One thing is clear about the newly-pardoned Cuban exiles -- they all have a history of involvement in terrorist actions, and are close to anti-Castro Cuban exile groups.
“In February 1986, [Pedro] Remon pleaded guilty in the United States to participating in a 1979 bombing at Cuba's mission to the United Nations and of conspiring to kill the Cuban ambassador,” the AP reported.
Guillermo Novo, AP reported, “was convicted in the [September 21] 1976 murder of former Chilean diplomat Orlando Letelier in Washington, D.C., but the conviction was overturned on appeal and he was acquitted in a second trial.” According to Landau, Letelier, who served as a Cabinet Minister in the government of Salvador Allende, “died along with Ronni Moffitt, his colleague at the Institute for Policy Studies, when a bomb planted under his car exploded.”

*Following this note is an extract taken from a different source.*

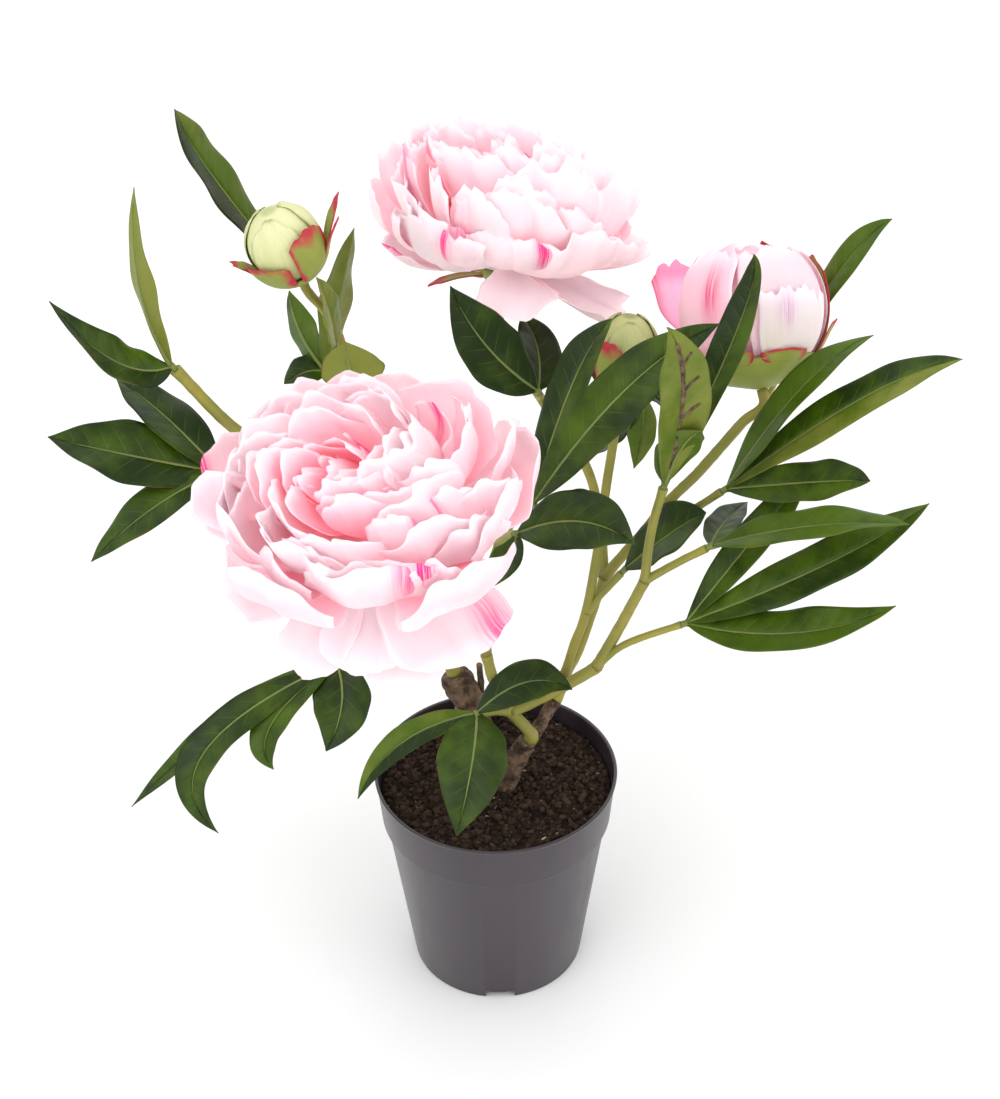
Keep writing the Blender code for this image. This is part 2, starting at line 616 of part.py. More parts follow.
def principled(name):
    colour, roughness = COLOURS[name]
    material = bpy.data.materials.new(name)
    material.use_nodes = True
    shader = material.node_tree.nodes["Principled BSDF"]
    shader.inputs["Base Color"].default_value = (*colour, 1.0)
    shader.inputs["Roughness"].default_value = roughness
    shader.inputs["Metallic"].default_value = 0.0
    material.diffuse_color = (*colour, 1.0)
    return material


def mesh_object(name, shape):
    points, faces = shape
    mesh = bpy.data.meshes.new(name)
    mesh.from_pydata([tuple(point * MM) for point in points], [], faces)
    mesh.update()
    return bpy.data.objects.new(name, mesh)


def largest_body(mesh):
    """Removes every part of a mesh but its largest, so no loose scrap or hollow is left."""
    parent = list(range(len(mesh.vertices)))

    def top(vertex):
        while parent[vertex] != vertex:
            parent[vertex] = parent[parent[vertex]]
            vertex = parent[vertex]
        return vertex

    for edge in mesh.edges:
        parent[top(edge.vertices[0])] = top(edge.vertices[1])
    points = np.array([vertex.co[:] for vertex in mesh.vertices])
    bodies = {}
    for polygon in mesh.polygons:
        bodies.setdefault(top(polygon.vertices[0]), []).append(list(polygon.vertices))
    kept = max(bodies.values(), key=lambda faces: signed_volume(points, faces))
    used = sorted({corner for face in kept for corner in face})
    number = {corner: index for index, corner in enumerate(used)}
    cleaned = bpy.data.meshes.new(mesh.name)
    kept = [[number[corner] for corner in face] for face in kept]
    cleaned.from_pydata([tuple(points[corner]) for corner in used], [], kept)
    return cleaned


def fused(name, pieces, colour):
    """One body from pieces that cross each other."""
    body = mesh_object(name, pieces[0])
    bpy.context.scene.collection.objects.link(body)
    if len(pieces) > 1:
        helpers = bpy.data.collections.new(name + "_pieces")
        bpy.context.scene.collection.children.link(helpers)
        for index, piece in enumerate(pieces[1:]):
            helpers.objects.link(mesh_object(f"{name}_{index}", piece))
        union = body.modifiers.new("Fuse", "BOOLEAN")
        union.operation = "UNION"
        union.operand_type = "COLLECTION"
        union.collection = helpers
        union.solver = "MANIFOLD"
        seen = body.evaluated_get(bpy.context.evaluated_depsgraph_get())
        united = bpy.data.meshes.new_from_object(seen)
        body.modifiers.clear()
        body.data = largest_body(united)
        for helper in list(helpers.objects):
            bpy.data.objects.remove(helper)
        bpy.data.collections.remove(helpers)
    body.data.materials.clear()
    body.data.materials.append(MATERIALS[colour])
    return body


def cutter(name, shape):
    """A helper that is only cut with, drawn as wire."""
    helper = mesh_object(name, shape)
    helper.hide_render = True
    helper.display_type = "WIRE"
    bpy.context.scene.collection.objects.link(helper)
    return helper


def cut(body, helper):
    hole = body.modifiers.new("Cut", "BOOLEAN")
    hole.operation = "DIFFERENCE"
    hole.object = helper
    hole.solver = "EXACT"


# Pot and soil


def box(centre, size):
    corners = [(x, y, z) for x in (-0.5, 0.5) for y in (-0.5, 0.5) for z in (-0.5, 0.5)]
    points = np.asarray(centre, float) + np.array(corners) * np.asarray(size, float)
    faces = [[0, 1, 3, 2], [4, 6, 7, 5], [0, 4, 5, 1], [2, 3, 7, 6], [0, 2, 6, 4], [1, 5, 7, 3]]
    return facing_out(points, faces)


def pot():
    """The pot's wall, floor, foot ring with four notches, and a flat disc under the middle."""
    profile = [(0.0, 0.0)] + POT_UNDERSIDE + POT_OUTSIDE + POT_INSIDE + [(0.0, 7.0)]
    body = fused("pot", [revolved(profile, POT_TURNS)], "pot")
    for quarter in range(4):
        angle = math.radians(-90 + FOOT_NOTCH_TURN + 90 * quarter)
        points, faces = box((44.0, 0.0, 0.0), (10.0, FOOT_NOTCH_WIDTH, 2 * FOOT_NOTCH_HEIGHT - 0.6))
        points = [turned(point, np.array([0.0, 0.0, 1.0]), math.degrees(angle)) for point in points]
        cut(body, cutter(f"foot_notch_{quarter}", (points, faces)))


def soil():
    """The soil, uneven on top, with a plain hole for each woody base."""
    random = np.random.default_rng(7)
    profile = [(0.0, SOIL_BOTTOM), (SOIL_FOOT, SOIL_BOTTOM), (SOIL_EDGE, SOIL_HEIGHT - 1.0)]
    profile += [(radius, SOIL_HEIGHT) for radius in SOIL_RINGS[::-1]]
    points, faces = revolved(profile, SOIL_TURNS)
    for point in points:
        if point[2] > SOIL_HEIGHT - 1.5 and math.hypot(point[0], point[1]) < SOIL_EDGE - 2:
            point[2] += random.uniform(-SOIL_LUMPS, SOIL_LUMPS)
    body = fused("soil", [(points, faces)], "soil")
    for name in WOOD:
        trunk = [np.asarray(point, float) for point in WOOD[name]["trunk"][:2]]
        along = unit(trunk[1] - trunk[0])
        radius = WOOD_RADII[name]["trunk"] + GAP + 0.1
        path = [trunk[0] - along * GAP, trunk[1] + along * 10.0]
        cut(body, cutter(f"{name}_hole", tube(path, [radius, radius], 16)))


def end_frame(stem, path, above=0.0):
    """The frame of a piece that sits on the end of a stem."""
    points = stem_path(stem, path)
    axis = unit(points[-1] - points[-2])
    return frame_at(points[-1] + axis * (GAP + above), axis)


def blooms():
    for name, rings, stem, sepals in (("bloom_front", BLOOM_FRONT_RINGS, "stems_front", FRONT_SEPALS),
                                      ("bloom_back", BLOOM_BACK_RINGS, "stems_back", BACK_SEPALS)):
        calyx(name + "_calyx", end_frame(stem, "bloom"), sepals)
        bloom(name + "_petals", rings, end_frame(stem, "bloom", CALYX_HEIGHT + GAP))


def clear_scene():
    for item in list(bpy.data.objects):
        bpy.data.objects.remove(item, do_unlink=True)


clear_scene()
MATERIALS = {name: principled(name) for name in COLOURS}
pot()
soil()
for wood_name in WOOD:
    wood(wood_name)
for stem_name in STEMS:
    stems(stem_name)
for leaf_name in LEAVES:
    leaf(leaf_name)
blooms()
half_open_bloom("bloom_half_open_petals", end_frame("stems_back", "half_open"))
cup_and_sepals("bloom_half_open_calyx", GLOBE, 12, HALF_OPEN_SEPALS, end_frame("stems_back", "half_open"))
bud("bud_left_petals", BUD_LEFT, end_frame("stems_left", "bud"), "bud_left")
cup_and_sepals("bud_left_sepals", BUD_LEFT, 9, BUD_LEFT_SEPALS, end_frame("stems_left", "bud"))
bud("bud_small_petals", BUD_SMALL, end_frame("stems_back", "bud"), "bud_small")
cup_and_sepals("bud_small_sepals", BUD_SMALL, 9, BUD_SMALL_SEPALS, end_frame("stems_back", "bud"))
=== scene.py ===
"""The looks of the potted peony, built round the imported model.

Every blade, stem and cup is made again here on the same lines as its solid, with many more faces.
Lengths are in millimetres until a mesh is made, in metres. +Z is up and -Y is the front.
"""

import math

import bpy
import numpy as np
from mathutils import Matrix


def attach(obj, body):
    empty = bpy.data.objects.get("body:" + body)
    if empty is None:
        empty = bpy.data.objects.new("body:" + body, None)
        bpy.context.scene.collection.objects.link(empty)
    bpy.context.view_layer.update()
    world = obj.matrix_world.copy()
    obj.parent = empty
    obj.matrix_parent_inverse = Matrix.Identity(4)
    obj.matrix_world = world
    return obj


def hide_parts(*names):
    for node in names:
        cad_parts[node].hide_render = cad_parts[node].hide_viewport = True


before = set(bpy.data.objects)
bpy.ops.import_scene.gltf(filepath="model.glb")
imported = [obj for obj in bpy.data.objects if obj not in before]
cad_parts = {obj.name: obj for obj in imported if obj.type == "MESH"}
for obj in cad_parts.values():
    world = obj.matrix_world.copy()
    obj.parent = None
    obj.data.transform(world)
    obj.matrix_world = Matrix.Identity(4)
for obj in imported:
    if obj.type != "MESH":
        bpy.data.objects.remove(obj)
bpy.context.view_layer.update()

MM = 0.001
TINY = 1e-9
TURN = 2 * math.pi
UP = np.array([0.0, 0.0, 1.0])
WAVES = 7
# The gap between pieces that join, the same as between their solids
GAP = 0.3

# The pot, each pair a radius and a height
POT_TURNS = 144
POT_UNDERSIDE = [(10, 0), (10, 5), (42, 5), (42, 0)]
POT_OUTSIDE = [(45.5, 0), (58.2, 95), (60.2, 95.6), (62.6, 121), (63.4, 122), (63.4, 123)]
POT_INSIDE = [(61.6, 123), (61, 118), (57.9, 96), (45.2, 7)]
POT_FLOOR = 7.0
POT_EDGE = 1.0
# The notches in the foot ring: the size of what cuts them, its radius, the first one's turn
NOTCH_SIZE = (10, 15.5, 9.4)
NOTCH_RADIUS = 44.0
NOTCH_TURN = -89.0
# Edges that turn more than this are shown sharp
POT_SHARP = 40.0

# The soil and what lies in it
SOIL_HEIGHT = 113.0
SOIL_BOTTOM = 7.3
SOIL_EDGE = 59.9
SOIL_FOOT = 44.8
SOIL_RINGS = 46
SOIL_TURNS = 150
# How far from the pot its unevenness fades
SOIL_FADE = 6.0
# Its unevenness: how high, how wide, seed
SOIL_LUMPS = [(1.3, 26.0, 11), (0.8, 9.0, 12), (0.5, 4.0, 13)]
# Its crumbs and pale flecks: count, least and largest size, longest stretch, seed
CRUMBS = (2600, (0.6, 2.2), 1.6, 21)
FLECKS = (90, (0.3, 0.8), 3.0, 22)
CRUMB_CORNERS = np.array([
    (0, 0, 1), (0.9, 0, 0.4), (0.3, 0.85, 0.4), (-0.7, 0.5, 0.4), (-0.7, -0.5, 0.4),
    (0.3, -0.85, 0.4), (0.7, 0.5, -0.4), (-0.3, 0.85, -0.4), (-0.9, 0, -0.4),
    (-0.3, -0.85, -0.4), (0.7, -0.5, -0.4), (0, 0, -1)])
CRUMB_UNEVEN = 0.3
CRUMB_HEIGHT = 0.8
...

The case of Luis Posada Carriles, however, is of special interest because his career in terrorism has spanned several decades and U.S. presidential administrations. Posada has been linked to bombings, murders, assassination attempts, and drug running. For years he’s had close ties to, and has been supported by, the Cuban exile community in Miami. He was trained by the C.I.A., and worked with Alpha 66, a notorious terrorist organization which continues to maintain its headquarters in Miami.
Posada was also a “commander” in the Commanders of United Revolutionary Organizations (CORU), an organization founded by longtime terrorist Orlando Bosch. FBI and CIA documents revealed that CORU was “involved in more than 50 bombings and, quite likely, political assassinations,” Jane Franklin reported in Granma International.
He was convicted of the 1976 bombing of a Cubana airliner that killed all 73 people on board. After serving 8 years in a Venezuelan prison, he escaped in 1985. Posada Carriles acknowledged organizing Cuban hotel bombings that killed an Italian tourist and injured 11 other people in 1997.
In 1998 Posada Carriles told the New York Times that many of his efforts had been supported by Cuban-American leaders, most notably by Jorge Mas Canosa, the founder and head of the Cuban-American National Foundation (CANF), who died the previous year. "Jorge controlled everything," Posada told the New York Times’ Ann Louise Bardach and Larry Rohter. "Whenever I needed money, he said to give me $5,000, give me $10,000, give me $15,000, and they sent it to me." He admitted to having received nearly $200,000 from the CANF.
The CANF denied having played any role in Posada Carriles’ operations, saying “any allegation, implication, or suggestion that members of the Cuban American National Foundation have financed any alleged 'acts of violence' against the Castro regime are totally and patently false."
Winning the votes of Florida’s Cuban American community is a key to a Bush victory in November. At this point, he appears to be walking a tightrope between hardliners who are advocating even greater travel restrictions (as suggested by then White House National Security Adviser Otto Reich, Bush tightened restrictions on travel in June) and a more aggressive anti-Castro posture, and activists who favor more contact with the island. Bush has scheduled a pre-convention appearance in Miami as part of his campaign swing through several battleground states. The timely Panama pardon of four Cuban exile community favorites should make the Bush visit that much more triumphant.
Bill Berkowitz is a longtime observer of the conservative movement. His WorkingForChange.com column Conservative Watch documents the strategies, players, institutions, victories and defeats of the American Right.